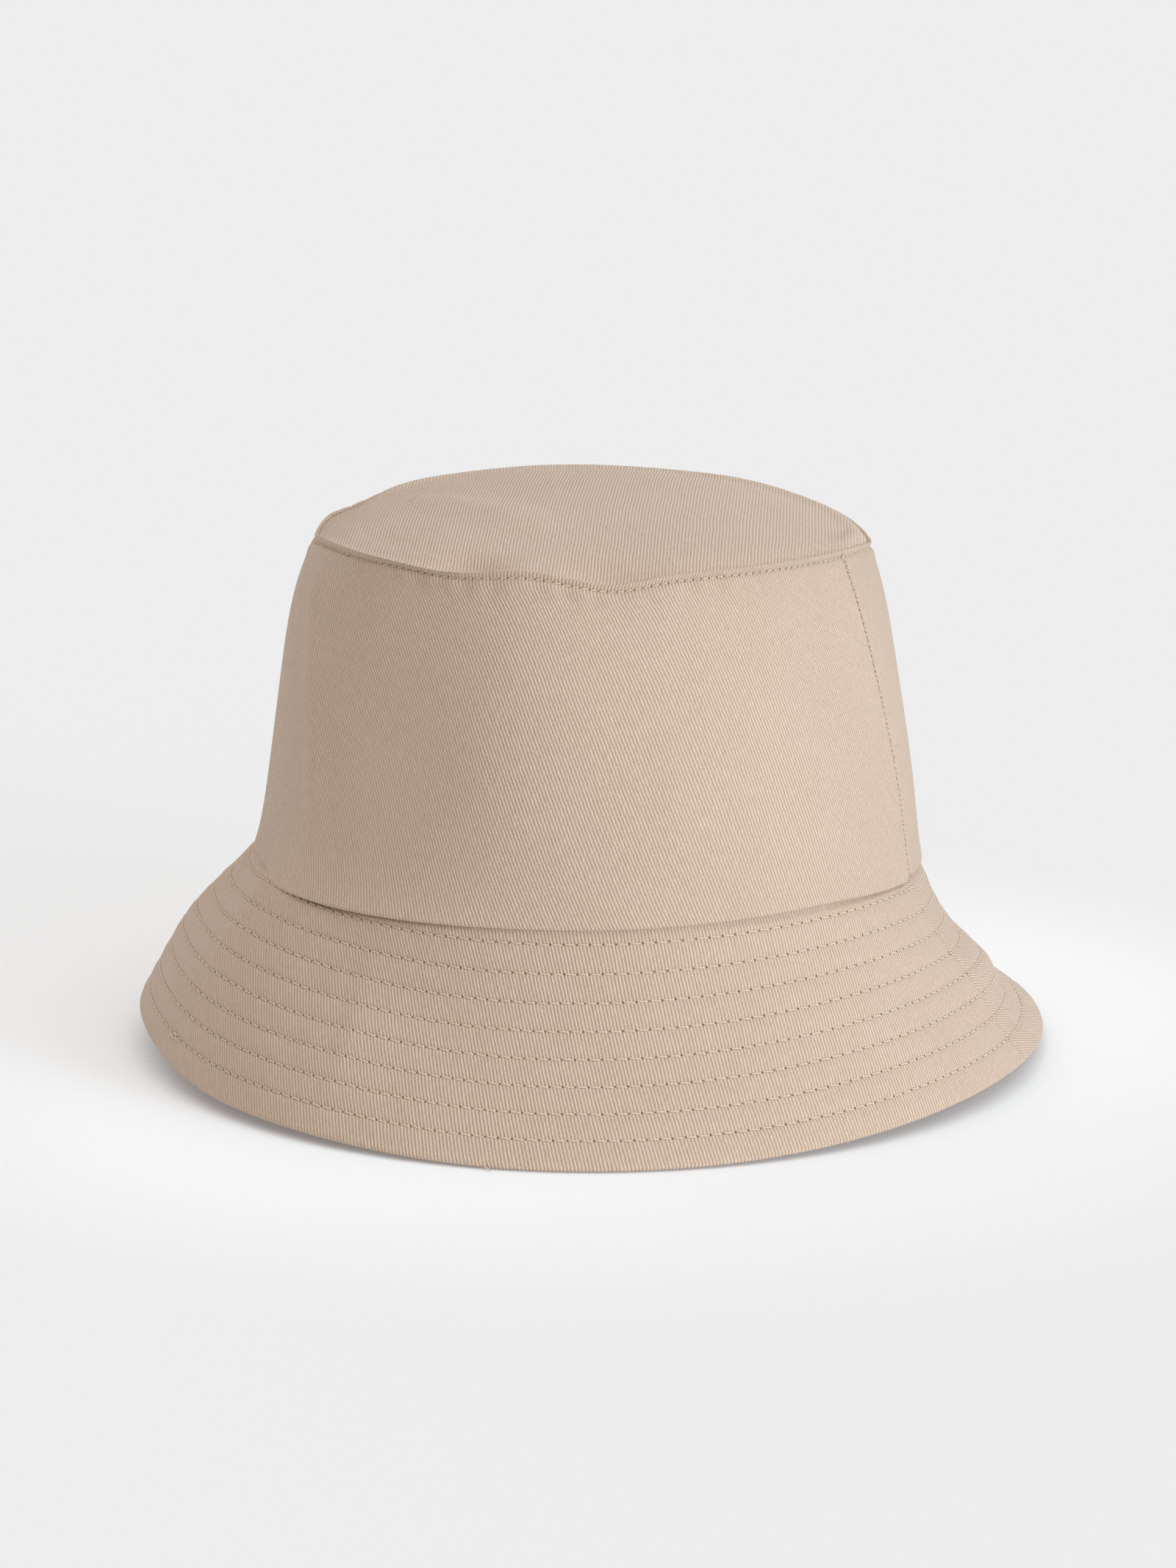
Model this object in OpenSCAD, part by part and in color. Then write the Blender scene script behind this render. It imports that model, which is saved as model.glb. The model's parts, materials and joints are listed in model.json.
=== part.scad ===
// Bucket hat: a cloth crown and a quilted brim, with lining, sweatband and labels.
// Millimetres. +Z is up, the front faces -Y, the side seams lie at +X and -X,
// and the brim's edge rests on the plane z = 0.

/* [Crown] */
// Outer radius of the crown where it meets the brim
crown_r = 94; // [88:1:100]
// Radius of the seam that joins the tip to the wall
tip_r = 76; // [70:1:80]
// Height of the wall, from the brim seam to the tip seam
crown_h = 92; // [80:1:105]
// Rise of the tip above its seam
tip_rise = 6; // [3:1:12]

/* [Brim] */
// Width of the brim along its slope
brim_w = 65; // [60:1:75]
// Lean of the brim away from vertical, in degrees
brim_lean = 32; // [25:1:45]
// Distance from the brim seam to the first stitch row
first_row = 3; // [2:0.5:4]
// Distance from one stitch row to the next
row_pitch = 7.7; // [6:0.1:7.7]

/* [Cloth] */
// Thickness of the outer twill
twill_t = 0.6; // [0.4:0.1:0.7]
// Thickness of the lining cloth
lining_t = 0.3; // [0.2:0.1:0.4]
// Thickness of the stiffener inside the brim
stiffener_t = 0.6; // [0.3:0.1:0.8]
// Radius of the sewing thread
thread_r = 0.2; // [0.1:0.05:0.25]

/* [Sweatband] */
// Thickness of the sweatband
band_t = 0.8; // [0.5:0.1:1]

/* [Labels] */
// Width of the care label along its sewn edge
label_w = 24; // [16:1:28]
// Length of the care label, from its sewn edge to its fold
label_l = 30; // [20:1:31]
// Thickness of the care label, folded double
label_t = 0.4; // [0.3:0.1:0.6]
// Angle round the head that the flat size label covers, in degrees
size_label_angle = 20; // [12:1:26]

/* [Hidden] */
$fn = 96;

stone = [0.80, 0.72, 0.63];
stone_dark = [0.74, 0.66, 0.57];
cream = [0.90, 0.87, 0.81];
white = [0.95, 0.95, 0.93];

gap = 0.05;                        // air between sewn layers
ply_gap = 0.1;                     // air between the layers of the crown
lining_gap = 0.7;                  // air between the seam allowances and the lining
thread_air = 0.02;                 // air between a thread and the cloth that it lies on
brim_t = 2 * twill_t + stiffener_t + 2 * gap;
seam_z = brim_w * cos(brim_lean) + brim_t * sin(brim_lean);
neck_r = crown_r - twill_t / 2;    // where the brim's top face starts
foot_air = 0.2;                    // air between the brim and the wall's bottom fold
foot_z = seam_z + foot_air;
tip_z = foot_z + crown_h;

// Wall profile: a cubic curve, steep at the brim and rounding in at the tip.
// Each handle is a distance across and a share of the wall's height.
foot_handle = [4, 0.32];
top_handle = [10.5, 0.167];
wall_curve = [
    [crown_r, foot_z],
    [crown_r - foot_handle[0], foot_z + foot_handle[1] * crown_h],
    [tip_r + top_handle[0], tip_z - top_handle[1] * crown_h],
    [tip_r, tip_z]
];
steps = 16;                        // straight pieces in the wall profile
hem_steps = 2;                     // of those, how many each turned-in hem covers
band_steps = 5;                    // and how many the sweatband covers
label_steps = [1, 4];              // and between which of them the size label lies
dome_steps = 8;                    // straight pieces in the tip's profile
tip_stitch_t = 0.965;              // where the topstitching lies on the wall, from 0 to 1
band_stitch_t = 0.03;              // where the sweatband's stitching lies

edge_lip = 1.2;                    // length of the fold at the brim's edge
under_end = brim_w - edge_lip - 0.1;   // where the stiffener and the under cloth stop
stiffener_start = 1;               // distance from the brim seam to the stiffener
band_joint = 0.3;                  // angle of the gap between the sweatband's ends
seam_thread_angle = 0.3;           // angle that a side seam's thread covers

// Depths of the layers behind the wall's outer face
hem_d = 2 * twill_t;
flange_d = hem_d + ply_gap;
lining_d = flange_d + twill_t + lining_gap;
band_d = lining_d + lining_t + ply_gap;
band_face_d = band_d + band_t;

function bezier(p, t) = pow(1 - t, 3) * p[0] + 3 * pow(1 - t, 2) * t * p[1]
    + 3 * (1 - t) * t * t * p[2] + t * t * t * p[3];
function slope(p, t) = 3 * (pow(1 - t, 2) * (p[1] - p[0])
    + 2 * (1 - t) * t * (p[2] - p[1]) + t * t * (p[3] - p[2]));
function outward(v) = [v[1], -v[0]] / norm(v);

// A point of the wall at t from 0 (brim seam) to 1 (tip seam), at a depth behind its outer face
function wall_at(t, depth) = bezier(wall_curve, t) - depth * outward(slope(wall_curve, t));
// The same for whole steps from i to j, in either direction
function wall_run(i, j, depth) =
    [for (k = [0 : abs(j - i)]) wall_at((i + k * sign(j - i)) / steps, depth)];
function wall_strip(i, j, outer_d, inner_d) =
    concat(wall_run(i, j, outer_d), wall_run(j, i, inner_d));

// A point of the brim at a distance from the neck, at a depth below its top face
function brim_at(s, depth) = [
    neck_r + s * sin(brim_lean) - depth * cos(brim_lean),
    seam_z - s * cos(brim_lean) - depth * sin(brim_lean)
];
function row_s(i) = first_row + (i - 1) * row_pitch;

// A point of the domed tip's profile, at radius r, for a dome that ends at [rim_r, rim_z]
function dome_at(r, rim_r, rim_z) = [r, rim_z + tip_rise * (1 - pow(r / rim_r, 2))];
function dome_run(rim_r, rim_z, from_r, to_r) =
    [for (k = [0 : dome_steps])
        dome_at(from_r + (to_r - from_r) * k / dome_steps, rim_r, rim_z)];

// Half a turn of a profile: the front half covers -Y and the back half +Y
module half_turn(points, back = false)
    rotate([0, 0, back ? 0 : 180]) rotate_extrude(angle = 180) polygon(points);
module full_turn(points) rotate_extrude() polygon(points);
module arc_turn(points, middle, width)
    rotate([0, 0, middle - width / 2]) rotate_extrude(angle = width) polygon(points);
module thread_ring(centre) rotate_extrude() translate(centre) circle(r = thread_r, $fn = 24);

// Wall panel with its hems turned in at the tip seam and at the brim seam
module crown_panel(back) {
    half_turn(concat(
        wall_run(0, steps, 0),
        wall_run(steps, steps - hem_steps, hem_d),
        wall_run(steps - hem_steps, hem_steps, twill_t),
        wall_run(hem_steps, 0, hem_d)
    ), back);
}
module crown_front_panel() color(stone) crown_panel(false);
module crown_back_panel() color(stone) crown_panel(true);

// Domed disc with its allowance turned down inside the wall
module crown_tip() {
    rim_z = tip_z + gap + twill_t;
    flange = wall_run(steps, steps - hem_steps, flange_d);
    flange_in = wall_run(steps - hem_steps, steps, flange_d + twill_t);
    under_r = flange_in[hem_steps][0];
    color(stone) full_turn(concat(
        dome_run(tip_r, rim_z, 0, tip_r),
        [[tip_r, tip_z + gap], [flange[0][0], tip_z + gap]],
        flange,
        flange_in,
        dome_run(tip_r, rim_z - twill_t, under_r, 0)
    ));
}

// Top cloth of the brim, which closes the brim's edge and stands on z = 0
module brim_top(back) {
    edge_s = seam_z / cos(brim_lean);
    half_turn([
        brim_at(0, 0),
        brim_at(edge_s - edge_lip, 0),
        [brim_at(edge_s, 0)[0] - edge_lip / 2, 0],
        brim_at(brim_w, brim_t),
        brim_at(brim_w - edge_lip, brim_t),
        brim_at(brim_w - edge_lip, twill_t),
        brim_at(0, twill_t)
    ], back);
}
module brim_top_front() color(stone) brim_top(false);
module brim_top_back() color(stone) brim_top(true);

module brim_stiffener(back) {
    top_d = twill_t + gap;
    half_turn([
        brim_at(stiffener_start, top_d),
        brim_at(under_end, top_d),
        brim_at(under_end, top_d + stiffener_t),
        brim_at(stiffener_start, top_d + stiffener_t)
    ], back);
}
module brim_stiffener_front() color(cream) brim_stiffener(false);
module brim_stiffener_back() color(cream) brim_stiffener(true);

// Under cloth of the brim, with its allowance turned up inside the crown
module brim_under(back) {
    top_d = brim_t - twill_t;
    half_turn(concat(
        [brim_at(under_end, top_d), brim_at(0, top_d)],
        wall_run(0, hem_steps, flange_d),
        wall_run(hem_steps, 0, flange_d + twill_t),
        [brim_at(0, brim_t), brim_at(under_end, brim_t)]
    ), back);
}
module brim_under_front() color(stone_dark) brim_under(false);
module brim_under_back() color(stone_dark) brim_under(true);

module side_lining(back) {
    half_turn(wall_strip(0, steps, lining_d, lining_d + lining_t), back);
}
module front_lining() color(cream) side_lining(false);
module back_lining() color(cream) side_lining(true);

module tip_lining() {
    rim = wall_at(1, lining_d + lining_t) - [ply_gap, 0];
    color(cream) full_turn(concat(
        dome_run(rim[0], rim[1], 0, rim[0]),
        dome_run(rim[0], rim[1] - lining_t, rim[0], 0)
    ));
}

// One strip round the head, with its ends butted at the back
module sweatband() {
    color(cream) arc_turn(wall_strip(0, band_steps, band_d, band_face_d), 270, 360 - band_joint);
}

module size_label() {
    face_d = band_face_d + gap;
    strip = wall_strip(label_steps[0], label_steps[1], face_d, face_d + label_t);
    color(white) arc_turn(strip, 90, size_label_angle);
}

// The care label hangs at the left from a bar of thread on the sweatband
band_top = wall_at(band_steps / steps, band_face_d);
label_sag = pow(label_w / 2, 2) / (2 * band_top[0]);
label_air = 0.5;                   // air between the label and the sweatband
hinge_drop = 0.6;                  // from the sweatband's top edge down to the hinge line
hinge_air = thread_r + 0.15;       // from the hinge line to the label's edge
tack_share = 0.8;                  // length of the bar of thread as a share of the label's width
label_hinge = [-(band_top[0] - label_sag - label_t - label_air), 0, band_top[1] - hinge_drop];
module care_label() {
    color(white) translate(label_hinge + [-label_t / 2, -label_w / 2, -hinge_air - label_l])
        cube([label_t, label_w, label_l]);
}
module care_label_tack() {
    bar = tack_share * label_w;
    leg = -label_hinge[0] - sqrt(pow(band_top[0], 2) - pow(bar / 2, 2)) + gap;
    color(white) translate(label_hinge) {
        rotate([90, 0, 0]) cylinder(r = thread_r, h = bar, center = true);
        for (side = [-1, 1])
            translate([leg / 2, side * (bar / 2 - thread_r), 0])
                cube([abs(leg), 2 * thread_r, 2 * thread_r], center = true);
    }
}

stitch_air = thread_r + thread_air;   // from the cloth to a thread's axis
module tip_topstitch() color(cream) thread_ring(wall_at(tip_stitch_t, -stitch_air));
module sweatband_stitch() color(cream) thread_ring(wall_at(band_stitch_t, band_face_d + stitch_air));

// Thread in the ditch of a side seam
module side_seam_stitch(at) {
    strip = wall_strip(0, steps - 1, -thread_r - thread_air, -thread_air);
    color(stone_dark) arc_turn(strip, at, seam_thread_angle);
}
module side_seam_stitch_left() side_seam_stitch(180);
module side_seam_stitch_right() side_seam_stitch(0);

module brim_stitch(i) color(cream) thread_ring(brim_at(row_s(i), -stitch_air));

crown_tip();
crown_front_panel();
crown_back_panel();
brim_top_front();
brim_top_back();
brim_stiffener_front();
brim_stiffener_back();
brim_under_front();
brim_under_back();
tip_lining();
front_lining();
back_lining();
sweatband();
size_label();
care_label();
care_label_tack();
tip_topstitch();
sweatband_stitch();
side_seam_stitch_left();
side_seam_stitch_right();
brim_stitch(1);  // brim_stitch_1
brim_stitch(2);  // brim_stitch_2
brim_stitch(3);  // brim_stitch_3
brim_stitch(4);  // brim_stitch_4
brim_stitch(5);  // brim_stitch_5
brim_stitch(6);  // brim_stitch_6
brim_stitch(7);  // brim_stitch_7
brim_stitch(8);  // brim_stitch_8
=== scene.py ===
"""Bucket hat: the looks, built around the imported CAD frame.

Shapes are worked out in millimetres and turned into metres when a mesh is made. Angles run round the
hat from +X, seen from above, so the front (-Y) is at 270 degrees and the side seams at 0 and 180.
"""
import json
import math

import bpy
import numpy as np
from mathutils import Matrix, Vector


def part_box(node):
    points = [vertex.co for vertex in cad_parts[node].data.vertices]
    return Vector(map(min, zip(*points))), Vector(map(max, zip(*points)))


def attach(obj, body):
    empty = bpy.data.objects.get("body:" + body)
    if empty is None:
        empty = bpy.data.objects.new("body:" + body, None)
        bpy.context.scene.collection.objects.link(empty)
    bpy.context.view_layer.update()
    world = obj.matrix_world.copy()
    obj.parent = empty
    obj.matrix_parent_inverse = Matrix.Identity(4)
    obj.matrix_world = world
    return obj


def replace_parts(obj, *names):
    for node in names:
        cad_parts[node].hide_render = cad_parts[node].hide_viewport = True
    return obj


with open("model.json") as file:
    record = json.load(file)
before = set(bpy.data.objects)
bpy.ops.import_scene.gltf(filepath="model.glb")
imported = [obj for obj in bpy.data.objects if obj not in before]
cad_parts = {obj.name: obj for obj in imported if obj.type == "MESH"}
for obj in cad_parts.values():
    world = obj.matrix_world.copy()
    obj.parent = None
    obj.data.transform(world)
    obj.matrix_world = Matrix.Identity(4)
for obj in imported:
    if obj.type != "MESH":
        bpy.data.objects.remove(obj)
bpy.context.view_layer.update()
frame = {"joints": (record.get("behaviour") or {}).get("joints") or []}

MM = 0.001


def box_mm(node):
    """Lowest and highest corner of a CAD node, in millimetres."""
    low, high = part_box(node)
    return np.array(low) / MM, np.array(high) / MM


# ---------------------------------------------------------------- sizes, from the frame

wall_low, wall_high = box_mm("crown_front_panel")
_, tip_high = box_mm("crown_tip")
_, brim_high = box_mm("brim_top_front")
_, band_high = box_mm("sweatband")
label_low, label_high = box_mm("care_label")
_, first_high = box_mm("brim_stitch_1")
_, last_high = box_mm("brim_stitch_8")
_, size_high = box_mm("size_label")

ROWS = 8
THREAD = 0.2  # radius of the thread
CROWN_R = wall_high[0]
FOOT_Z = wall_low[2]
TIP_Z = wall_high[2]
TIP_R = 76.0
TIP_RISE = tip_high[2] - TIP_Z
NECK_R = CROWN_R - 0.3
SEAM_Z = brim_high[2]
EDGE_R = brim_high[0] + 0.15
ROW_LEAN = math.atan2(last_high[0] - first_high[0], first_high[2] - last_high[2])
BRIM_W = (EDGE_R - NECK_R) / math.sin(ROW_LEAN)
FIRST_ROW = (first_high[0] - THREAD - NECK_R) / math.sin(ROW_LEAN) - 0.3
ROW_PITCH = (last_high[0] - first_high[0]) / math.sin(ROW_LEAN) / (ROWS - 1)
BAND_SHARE = (band_high[2] - FOOT_Z) / (TIP_Z - FOOT_Z)
WALL_LENGTH = 94.0  # along the wall from seam to seam
BRIM_T = 2.0  # thickness of the brim at its edge
CLOTH = 0.6  # thickness of the twill
RIDGE = 0.895  # from one twill line to the next
PICK = 0.46  # from one weft yarn to the next
STITCH = 3.45  # length of a brim stitch
TIP_STITCH = 2.5  # length of a stitch under the tip seam
TIP_STITCH_T = 0.968  # where that row lies on the wall
TIP_ROW_R = 78  # radius of that row
BAND_STITCH = 3.0  # length of a stitch of the sweatband
BAND_ROW_R = 90  # radius of its row
DITCH_STITCH = 2.2  # length of a stitch in a side seam

FRONT = (math.pi, 2 * math.pi)
BACK = (0.0, math.pi)

# ---------------------------------------------------------------- the soft shape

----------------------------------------

## EXERCISE DESCRIPTION:
Output only the lines from the one containing "crown_tip();" through the one containing "import numpy as np", inclusive, exactly as written.

## REPLY:
crown_tip();
crown_front_panel();
crown_back_panel();
brim_top_front();
brim_top_back();
brim_stiffener_front();
brim_stiffener_back();
brim_under_front();
brim_under_back();
tip_lining();
front_lining();
back_lining();
sweatband();
size_label();
care_label();
care_label_tack();
tip_topstitch();
sweatband_stitch();
side_seam_stitch_left();
side_seam_stitch_right();
brim_stitch(1);  // brim_stitch_1
brim_stitch(2);  // brim_stitch_2
brim_stitch(3);  // brim_stitch_3
brim_stitch(4);  // brim_stitch_4
brim_stitch(5);  // brim_stitch_5
brim_stitch(6);  // brim_stitch_6
brim_stitch(7);  // brim_stitch_7
brim_stitch(8);  // brim_stitch_8
=== scene.py ===
"""Bucket hat: the looks, built around the imported CAD frame.

Shapes are worked out in millimetres and turned into metres when a mesh is made. Angles run round the
hat from +X, seen from above, so the front (-Y) is at 270 degrees and the side seams at 0 and 180.
"""
import json
import math

import bpy
import numpy as np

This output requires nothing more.